Теперь нас уже интересуют другие вопросы. Почему тени – «покореженные»? Что такое особенное им пришлось пережить в прошлом? А роль дома оказывается неожиданно пассивной. Ему, как сказочному Вию, сквозняк открывает (или закрывает?) глаза. И описываемые события снова погружаются в хаос противоречий (извините, проказ).

Первая строчка третьей строфы дает неожиданно выпуклый осязательный образ.

Птиц молодые слыша голоса,
 ладонью тёплой солнца полоса
 касается шероховатых досок.
 И тени в папоротник выскользнув бочком,
 не вспоминают больше ни о ком,
 любуясь, как грозы мелькает посох,

Ладонь касается «шероховатых досок», но это «теплое» прикосновение ведет не к пробуждению. Оно заставляет читателя раствориться в пейзаже. В третьей строфе мы уже забываем и про «старого хиппи», и про «покореженную» судьбу теней. Даже сами тени, кажется, «не вспоминают больше ни о чем». И только «посох» грозы как будто все еще зовет куда-то вдаль…

Но в первых строчках следующей строфы действие снова оборачивается бездействием, пассивностью.

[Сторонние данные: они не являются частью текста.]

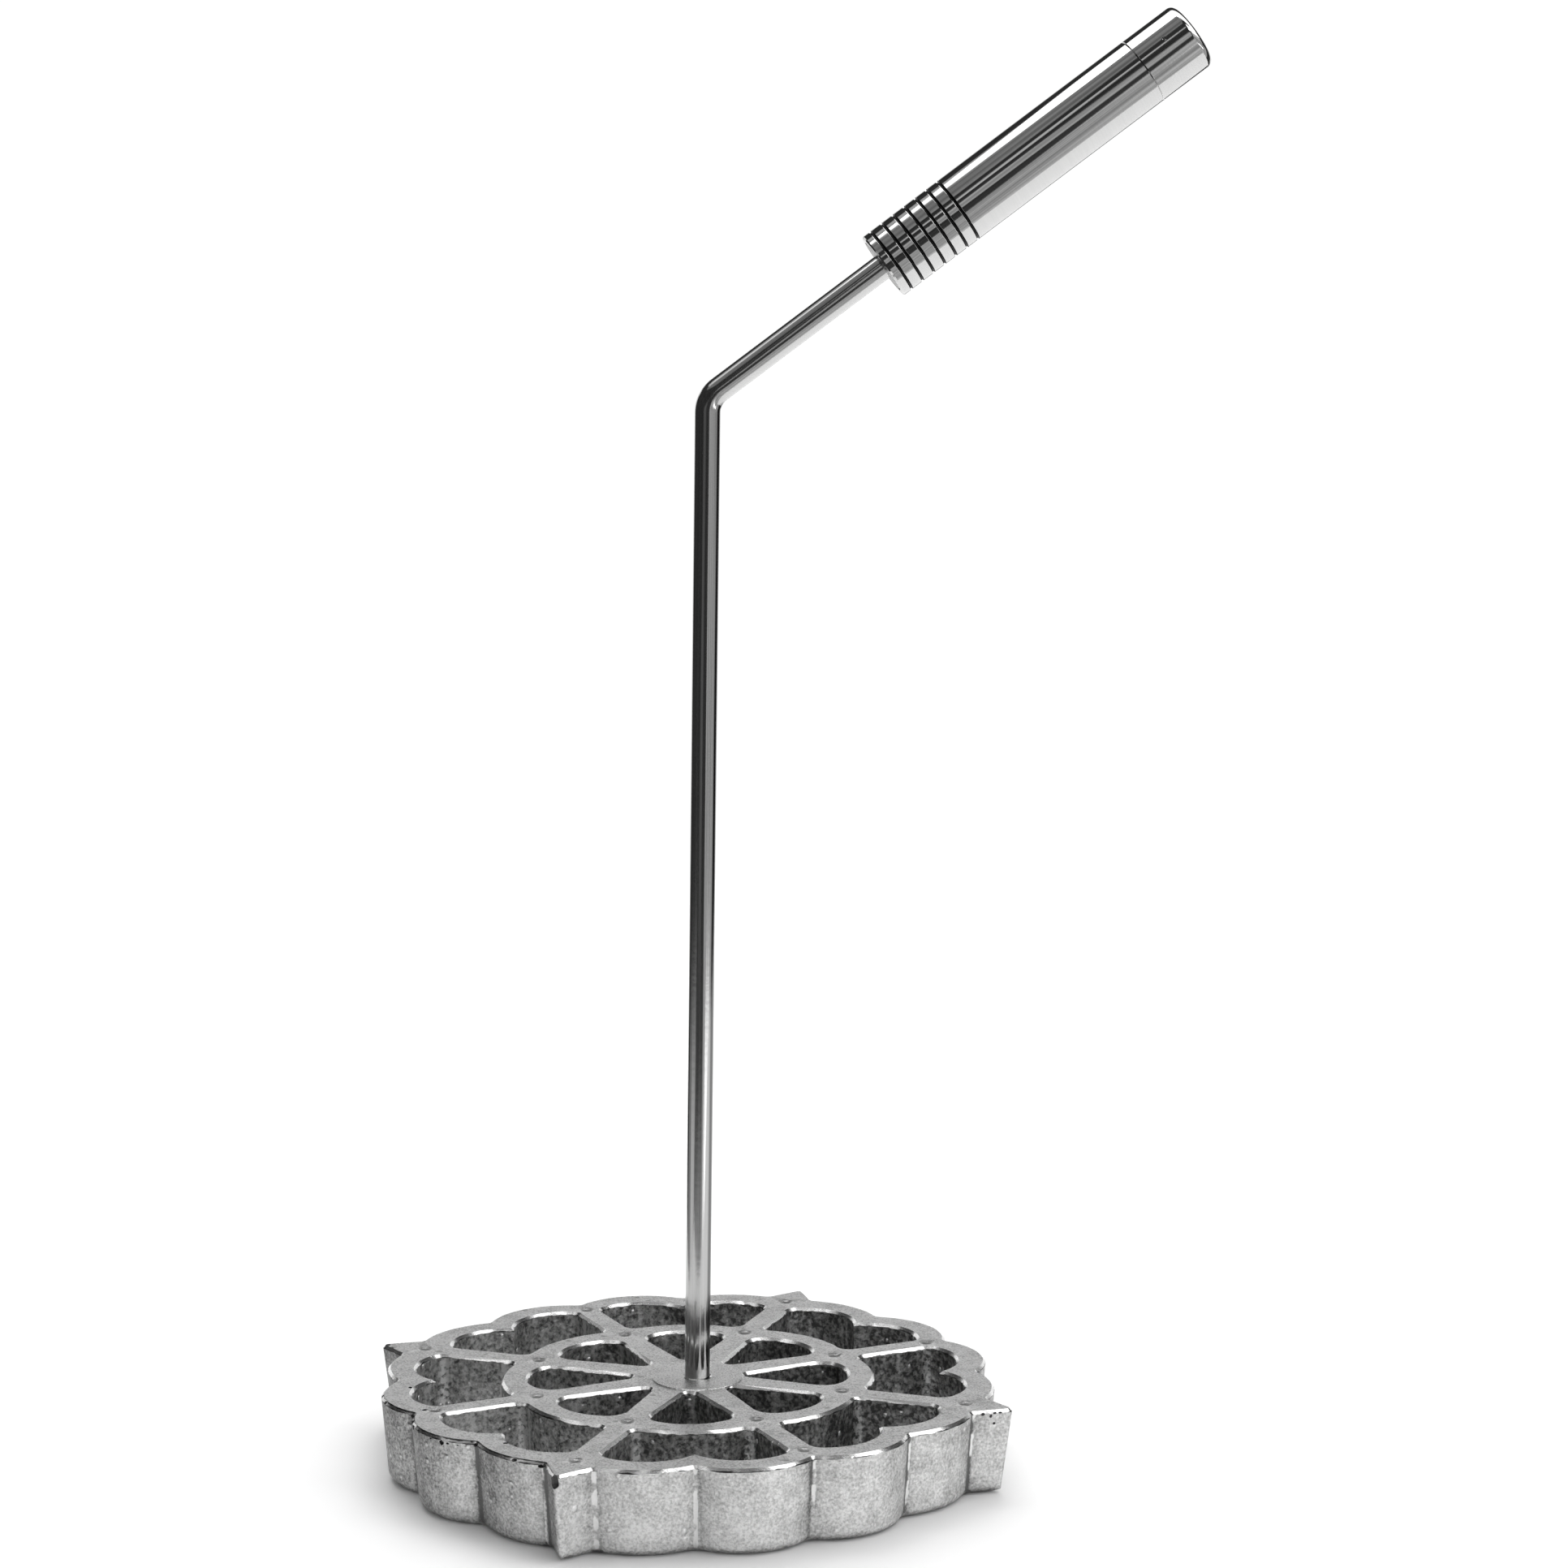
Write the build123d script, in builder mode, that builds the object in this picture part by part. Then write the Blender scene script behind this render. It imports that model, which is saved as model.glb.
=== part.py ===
from build123d import *

from math import asin, atan, cos, degrees, radians, sin, sqrt, tan
import os

# Rosette iron: an openwork cast head, a bent steel rod and a ribbed metal handle.
# Millimetres. The origin is the middle of the head's underside, +Z is up, and the
# rod bends towards +X. Every second spoke of the head runs out into a point.

os.makedirs("parts", exist_ok=True)

# Head, seen from above
spoke_count = 8
spoke_width = 4.4
valley_radius = 46.4  # outline, between two scallops
scallop_rise = 2.8  # height of a scallop over its valleys
point_rise = 4.7  # height of a point over the scallops
point_slope = 34  # between a point's side and its middle line
notch_drop = 0.3  # beside a point, below the scallops
rim_wall = 4.9  # from a scallop's top to the opening behind it
cusp_depth = 4.1  # how far the cusp between two lobes reaches inwards
ring_radius = 27.7  # middle of the ring, halfway between two spokes
ring_wall = 4.4
ring_bulge = 18.4  # radius of the ring's outer side, one lobe to each opening
end_bulge = 9.0  # radius of the inner openings' broad ends
apex_radius = 7.4  # where the two sides of an inner opening would meet

# Head, seen from the side
head_height = 13.7
outer_draft = 4.5
opening_draft = 1.5
top_edge = 0.5
outer_foot_edge = 2.0
opening_foot_edge = 0.5

# Rounded corners of the head's outline and openings
valley_corner = 0.8
tip_corner = 1.1
tip_bite = 0.03  # how far the rounding of a tip reaches into its sides
lobe_corner = 2.0
ring_corner = 1.6
end_corner = 3.0
apex_corner = 1.2

# Small round marks where spokes, ring and rim meet
mark_radius = 1.3
mark_depth = 0.35
ring_mark_inset = 1.7  # inwards from the ring's middle
point_mark_inset = 2.9  # inwards from the scallops' tops
valley_mark_inset = 3.5  # inwards from a valley on a spoke

# Raised seat and hole for the rod, a little off the middle of the head
rod_offset = 1.4  # towards the handle
rod_side_offset = -1.2  # across it
seat_radius = 7.2
seat_height = 0.15
hole_depth = 9.5
hole_mouth = 0.35
hole_mouth_angle = 90

# Rod
rod_radius = 2.0
rod_lean = 0.93  # away from upright, towards the handle
rod_height = 155.6  # from the head's top face to the bend
rod_reach = 33.7  # from the bend to the handle
bend_radius = 4.5
handle_rise = 36.5  # handle above horizontal
rod_end_chamfer = 0.4
rod_foot_gap = 0.5  # under the rod's foot in its hole
thread_clearance = 0.05
thread_runout = 1.3  # rod beyond the lock nut

# Handle
handle_radius = 5.5
handle_length = 59.2
tube_wall = 1.0
front_chamfer = 0.25
groove_count = 7
groove_start = 1.5
groove_pitch = 2.13
groove_width = 0.45
groove_depth = 0.28
press_clearance = 0.02
bush_length = 12.0
bush_chamfer = 0.4
nut_across_flats = 7.0
nut_height = 3.2
nut_bevel = 30  # of the corners, from the nut's flat ends
nut_face_inset = 0.15
cap_length = 9.6
cap_edge = 1.1
spigot_length = 8.0
spigot_chamfer = 0.5
seam_chamfer = 0.12

# Sizes that follow from the ones above
half_sector = 180 / spoke_count  # from a spoke to the middle of an opening
quarter_sector = half_sector / 2
scallop_radius = valley_radius + scallop_rise
point_radius = scallop_radius + point_rise
notch_radius = scallop_radius - notch_drop
tip_middle = point_radius - tip_corner
sharp_radius = tip_middle + (tip_corner - tip_bite) / sin(radians(point_slope))
tip_lean = atan(tan(radians(outer_draft)) / sin(radians(point_slope)))
lobe_radius = scallop_radius - rim_wall
cusp_radius = lobe_radius - cusp_depth
ring_outer = ring_radius + ring_wall / 2
ring_inner = ring_radius - ring_wall / 2
handle_bore = handle_radius - tube_wall
plug_radius = handle_bore - press_clearance
hole_radius = rod_radius + thread_clearance
tube_length = handle_length - cap_length

top = Plane.XY.offset(head_height)


def polar(radius, angle):
    return Vector(radius * cos(radians(angle)), radius * sin(radians(angle)))


def polar_arc(*places):
    # through three places, each a radius and an angle
    ThreePointArc(*[polar(radius, angle) for radius, angle in places])


# The spoke beside an opening that lies along +X
spoke_along = polar(1, half_sector)
spoke_across = polar(1, half_sector - 90)


def spoke_crossing(middle, radius):
    # where the outer part of a circle meets the side of that spoke
    away = middle.dot(spoke_across) - spoke_width / 2
    along = middle.dot(spoke_along) + sqrt(radius**2 - away**2)
    return spoke_along * along + spoke_across * (spoke_width / 2)


with BuildSketch() as outline:
    with BuildLine():
        notch_turn = asin(sharp_radius / notch_radius * sin(radians(point_slope)))
        notch_angle = degrees(notch_turn) - point_slope
        for point in range(spoke_count // 2):
            axis = (4 * point - 1) * half_sector
            for way in (-1, 1):
                notch = (notch_radius, axis + way * notch_angle)
                shoulder = (scallop_radius, axis + way * quarter_sector)
                middle_valley = (valley_radius, axis + way * half_sector)
                crown = (scallop_radius, axis + way * 3 * quarter_sector)
                spoke_valley = (valley_radius, axis + way * 2 * half_sector)
                Line(polar(sharp_radius, axis), polar(*notch))
                polar_arc(notch, shoulder, middle_valley)
                polar_arc(middle_valley, crown, spoke_valley)
    make_face()
    corners = outline.vertices().sort_by(SortBy.DISTANCE)
    fillet(corners[: -(spoke_count // 2)], valley_corner)

with BuildSketch() as outer_opening:
    # a heart-like opening: the ring's bulge, two spoke sides and two lobes with a cusp
    with BuildLine():
        cusp = polar(cusp_radius, 0)
        crown = polar(lobe_radius, quarter_sector)
        lobe_fall = lobe_radius - cusp_radius * cos(radians(quarter_sector))
        lobe_middle = (lobe_radius**2 - cusp_radius**2) / (2 * lobe_fall)
        lobe_end = spoke_crossing(polar(lobe_middle, quarter_sector), lobe_radius - lobe_middle)
        ring_end = spoke_crossing(polar(ring_outer - ring_bulge, 0), ring_bulge)
        ThreePointArc(cusp, crown, lobe_end)
        Line(lobe_end, ring_end)
        mirror(about=Plane.XZ)
        ThreePointArc(ring_end, polar(ring_outer, 0), (ring_end.X, -ring_end.Y))
    make_face()
    fillet(outer_opening.vertices().sort_by(Axis.X)[:2], ring_corner)
    sideways = outer_opening.vertices().sort_by(Axis.Y)
    fillet([sideways[0], sideways[-1]], lobe_corner)

with BuildSketch() as inner_opening:
    # a teardrop: narrow at the hub, broad and blunt at the ring
    with BuildLine():
        apex = polar(apex_radius, 0)
        broad_end = spoke_crossing(polar(ring_inner - end_bulge, 0), end_bulge)
        Line(apex, broad_end)
        mirror(about=Plane.XZ)
        ThreePointArc(broad_end, polar(ring_inner, 0), (broad_end.X, -broad_end.Y))
    make_face()
    fillet(inner_opening.vertices().sort_by(Axis.X)[-2:], end_corner)
    fillet(inner_opening.vertices().sort_by(Axis.X)[0], apex_corner)

# The rod's line: up from its foot, leaning a little, then over towards the handle
lean_way = Vector(sin(radians(rod_lean)), 0, cos(radians(rod_lean)))
rise_way = Vector(cos(radians(handle_rise)), 0, sin(radians(handle_rise)))
seat_middle = (rod_offset, rod_side_offset)
rod_seat = Plane(origin=(*seat_middle, head_height), x_dir=(0, 1, 0), z_dir=lean_way)
bend = rod_seat.origin + lean_way * (rod_height / lean_way.Z)
handle_front = Plane(origin=bend + rise_way * rod_reach, x_dir=(0, 1, 0), z_dir=rise_way)
rod_grip = bush_length + nut_height + thread_runout  # length of rod inside the handle
nut_middle = handle_front.offset(bush_length + nut_height / 2)

with BuildPart() as head:
    with BuildSketch(top):
        add(outline.sketch)
    extrude(amount=-head_height, taper=outer_draft)
    fillet(head.faces().sort_by(Axis.Z)[0].edges(), outer_foot_edge)

    # each point's tip is rounded all along its edge, which leans inwards
    tip_planes = []
    for point in range(spoke_count // 2):
        outward = polar(1, (4 * point - 1) * half_sector)
        edge_way = outward * sin(tip_lean) + Vector(0, 0, cos(tip_lean))
        tip_edge = outward * tip_middle + Vector(0, 0, head_height)
        tip_planes.append(Plane(origin=tip_edge, x_dir=outward, z_dir=edge_way))
    tip_side = (sharp_radius - tip_middle) * sin(radians(point_slope)) ** 2
    with BuildSketch(*tip_planes):
        with Locations((tip_side, 0)):
            Rectangle(2 * tip_corner, 4 * tip_corner, align=(Align.MIN, Align.CENTER))
        Circle(tip_corner, mode=Mode.SUBTRACT)
    extrude(amount=2 * head_height, both=True, mode=Mode.SUBTRACT)

    with BuildSketch(top):
        with PolarLocations(0, spoke_count):
            add(outer_opening.sketch)
            add(inner_opening.sketch)
    extrude(amount=-head_height, taper=-opening_draft, mode=Mode.SUBTRACT)
    chamfer(head.faces().sort_by(Axis.Z)[-1].edges(), top_edge)
    fillet(head.faces().sort_by(Axis.Z)[0].inner_wires().edges(), opening_foot_edge)

    # shallow round marks: a ball's cap cut into the top face at each crossing
    mark_ball = (mark_radius**2 + mark_depth**2) / (2 * mark_depth)
    mark_circles = (
        (ring_radius - ring_mark_inset, spoke_count, half_sector),
        (scallop_radius - point_mark_inset, spoke_count // 2, -half_sector),
        (valley_radius - valley_mark_inset, spoke_count // 2, half_sector),
    )
    for circle_radius, count, first_angle in mark_circles:
        with Locations(top.offset(mark_ball - mark_depth)):
            with PolarLocations(circle_radius, count, start_angle=first_angle):
                Sphere(mark_ball, mode=Mode.SUBTRACT)

    # the rod's seat and hole
    with BuildSketch(top):
        with Locations(seat_middle):
            Circle(seat_radius)
    extrude(amount=seat_height)
    with Locations(rod_seat.offset(seat_height)):
        CounterSinkHole(hole_radius, hole_radius + hole_mouth, hole_depth, hole_mouth_angle)
head.part.label = "rosette_head"
export_step(head.part, "parts/rosette_head.step")

with BuildPart() as rod:
    foot_point = rod_seat.origin - lean_way * (hole_depth - seat_height - rod_foot_gap)
    tail_point = handle_front.origin + rise_way * rod_grip
    with BuildLine() as rod_line:
        FilletPolyline(foot_point, bend, tail_point, radius=bend_radius)
    with BuildSketch(Plane(origin=foot_point, x_dir=(0, 1, 0), z_dir=lean_way)):
        Circle(rod_radius)
    sweep(path=rod_line.line)
    chamfer(rod.faces().filter_by(GeomType.PLANE).edges(), rod_end_chamfer)
rod.part.label = "bent_rod"
export_step(rod.part, "parts/bent_rod.step")

with BuildPart() as tube:
    with BuildSketch(handle_front):
        Circle(handle_radius)
    extrude(amount=tube_length)
    chamfer(tube.faces().sort_by(Axis(handle_front.origin, rise_way))[0].edges(), front_chamfer)
    chamfer(tube.faces().sort_by(Axis(handle_front.origin, rise_way))[-1].edges(), seam_chamfer)
    with BuildSketch(handle_front):
        Circle(handle_bore)
    extrude(amount=tube_length, mode=Mode.SUBTRACT)
    # seven round-bottomed rings near the front
    groove_ball = (groove_width**2 / 4 + groove_depth**2) / (2 * groove_depth)
    for groove in range(groove_count):
        with Locations(handle_front.offset(groove_start + groove * groove_pitch)):
            Torus(handle_radius + groove_ball - groove_depth, groove_ball, mode=Mode.SUBTRACT)
tube.part.label = "handle_tube"
export_step(tube.part, "parts/handle_tube.step")

with BuildPart() as bush:
    with BuildSketch(handle_front):
        Circle(plug_radius)
    extrude(amount=bush_length)
    chamfer(bush.edges(), bush_chamfer)
    with BuildSketch(handle_front):
        Circle(hole_radius)
    extrude(amount=bush_length, mode=Mode.SUBTRACT)
bush.part.label = "front_bush"
export_step(bush.part, "parts/front_bush.step")

with BuildPart() as nut:
    with BuildSketch(nut_middle):
        RegularPolygon(nut_across_flats / 2, 6, major_radius=False)
    extrude(amount=nut_height / 2, both=True)
    # both ends are turned down to a circle, which cuts the corners
    with BuildSketch(nut_middle):
        Circle(nut_across_flats / 2 - nut_face_inset + nut_height / 2 / tan(radians(nut_bevel)))
    extrude(amount=nut_height / 2, both=True, taper=90 - nut_bevel, mode=Mode.INTERSECT)
    with BuildSketch(nut_middle):
        Circle(hole_radius)
    extrude(amount=nut_height / 2, both=True, mode=Mode.SUBTRACT)
nut.part.label = "lock_nut"
export_step(nut.part, "parts/lock_nut.step")

with BuildPart() as cap:
    with BuildSketch(handle_front.offset(tube_length)):
        Circle(handle_radius)
    extrude(amount=cap_length)
    fillet(cap.faces().sort_by(Axis(handle_front.origin, rise_way))[-1].edges(), cap_edge)
    chamfer(cap.faces().sort_by(Axis(handle_front.origin, rise_way))[0].edges(), seam_chamfer)
    with BuildSketch(handle_front.offset(tube_length)):
        Circle(plug_radius)
    extrude(amount=-spigot_length)
    chamfer(cap.faces().sort_by(Axis(handle_front.origin, rise_way))[0].edges(), spigot_chamfer)
cap.part.label = "end_cap"
export_step(cap.part, "parts/end_cap.step")
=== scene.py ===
import random
from math import atan2, cos, degrees, hypot, pi, radians, sin, tan

import bmesh
import bpy
from mathutils import Matrix, Vector, noise


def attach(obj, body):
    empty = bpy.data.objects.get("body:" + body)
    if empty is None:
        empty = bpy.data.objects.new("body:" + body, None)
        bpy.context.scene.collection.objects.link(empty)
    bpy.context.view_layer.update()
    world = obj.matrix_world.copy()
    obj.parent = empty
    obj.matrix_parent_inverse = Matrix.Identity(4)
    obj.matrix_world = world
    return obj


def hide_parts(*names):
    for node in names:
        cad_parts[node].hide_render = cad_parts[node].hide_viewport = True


# Rosette iron: cast aluminium head, bent steel rod, turned and chromed handle.
# Metres, Z up, the origin is the middle of the head's underside, the handle leans to +X.

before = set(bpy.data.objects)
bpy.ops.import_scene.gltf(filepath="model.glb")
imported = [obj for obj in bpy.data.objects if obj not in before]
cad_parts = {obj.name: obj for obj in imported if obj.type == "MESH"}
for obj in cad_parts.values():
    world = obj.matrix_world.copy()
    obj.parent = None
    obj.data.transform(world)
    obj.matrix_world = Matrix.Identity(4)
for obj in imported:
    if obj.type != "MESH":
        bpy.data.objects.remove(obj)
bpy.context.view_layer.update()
mm = 0.001

# The rod's line, which the head and the handle share, as in the solid model
line = {
    "topZ": 13.7 * mm,  # the head's ground top face
    "foot": Vector((1.4, -1.2, 13.7)) * mm,  # where the rod meets that face
    "lean": radians(0.93),
    "rise": radians(36.5),  # handle above horizontal
    "height": 155.6 * mm,  # from the top face to the bend
    "reach": 33.7 * mm,  # from the bend to the handle
    "bendRadius": 4.5 * mm,
}
leanWay = Vector((sin(line["lean"]), 0, cos(line["lean"])))
riseWay = Vector((cos(line["rise"]), 0, sin(line["rise"])))
bendPoint = line["foot"] + leanWay * (line["height"] / leanWay.z)
handleFront = bendPoint + riseWay * line["reach"]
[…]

как май картавит в дальнем далеке,
 как тишину на нежном языке
 вышёптывает мотыльками вечер…
 Тогда, возможно, вспоминает дом
 о времени счастливом и простом,
 как и вся жизнь отпущенном на ветер.

Намерение совершить действие переходит в речь, которая заканчивается шепотом. Но о чем этот шепот?  Темы, которые доминировали в первых строфах, забыты напрочь. Дом вспоминает «о времени счастливом и простом», то есть, о чем-то более раннем, чем все описанное выше. Даже «посох» грозы навсегда остается в прихожей как некое приятное воспоминание.

Последняя строфа – окончательный триумф пассивности. Дом засыпает.

И наши тени поглощает ночь,
 дом засыпает, и ему помочь
 готовы своим тремоло цикады.
 Пора и нам: прощание с весной
 (как леденец, что тает за щекой)
 нас убивает этим сладким ядом.

Не знаю, как другим, но лично мне «тремоло цикады» скорее мешает, чем помогает заснуть. Звучащее на иноземный лад слово «тремоло» никак не подкреплено предыдущим образным строем, и поэтому звучит как новая, требующая своего раскрытия тема. Но стихотворение оканчивается слишком быстро, чтобы так или иначе удовлетворить наше любопытство.

Теперь посмотрим на стихотворение полностью.

Весной бездомной дом уходит в сад,
 и зарастает вишнями до пят,
 как старый хиппи на краю вселенной.
 Вокруг, жужжа, галактики цветут,
 а он кряхтит и ощущает зуд
 смолистых соков в деревянных венах.

В нём прели зреют по сырым углам,
 зимуют с ними как забытый хлам,
 и наши покорёженные тени.
 Но, хлопнув ставнями подслеповатых глаз,
 сквозняк вспугнёт их хаосом проказ,
 и захлестнет травой крыльца колени.

Птиц молодые слыша голоса,
 ладонью тёплой солнца полоса
 касается шероховатых досок.
 И тени в папоротник выскользнув бочком,
 не вспоминают больше ни о ком,
 любуясь, как грозы мелькает посох,

как май картавит в дальнем далеке,
 как тишину на нежном языке
 вышёптывает мотыльками вечер…
 Тогда, возможно, вспоминает дом
 о времени счастливом и простом,
 как и вся жизнь отпущенном на ветер.

И наши тени поглощает ночь,
 дом засыпает, и ему помочь
 готовы своим тремоло цикады.
 Пора и нам: прощание с весной
 (как леденец, что тает за щекой)
 нас убивает этим сладким ядом.

——————

Стихотворение Льва Скрынника основано на чистом впечатлении. Читая его, мы открываем для себя глубину чувства, вызванного буйством цветущего сада. Это чувство порождает целый ряд образов и сюжетов, которые как бы разрывают стихотворение на части. Но, именно благодаря своей противоречивости, они увлекают читателя, заставляют его живо представить себе картину цветущего сада. Вглядываясь в нее, мы не находим в ее весеннем хаосе единого центра, а стихотворение (как леденец в последней строфе) тает слишком быстро для того, чтобы мы могли все понять и разобрать. Но от растаявшего леденца остается незабываемое впечатление. Стихотворение дает толчок воображению читателя. И это, как мне кажется, является главным достоинством стихотворения.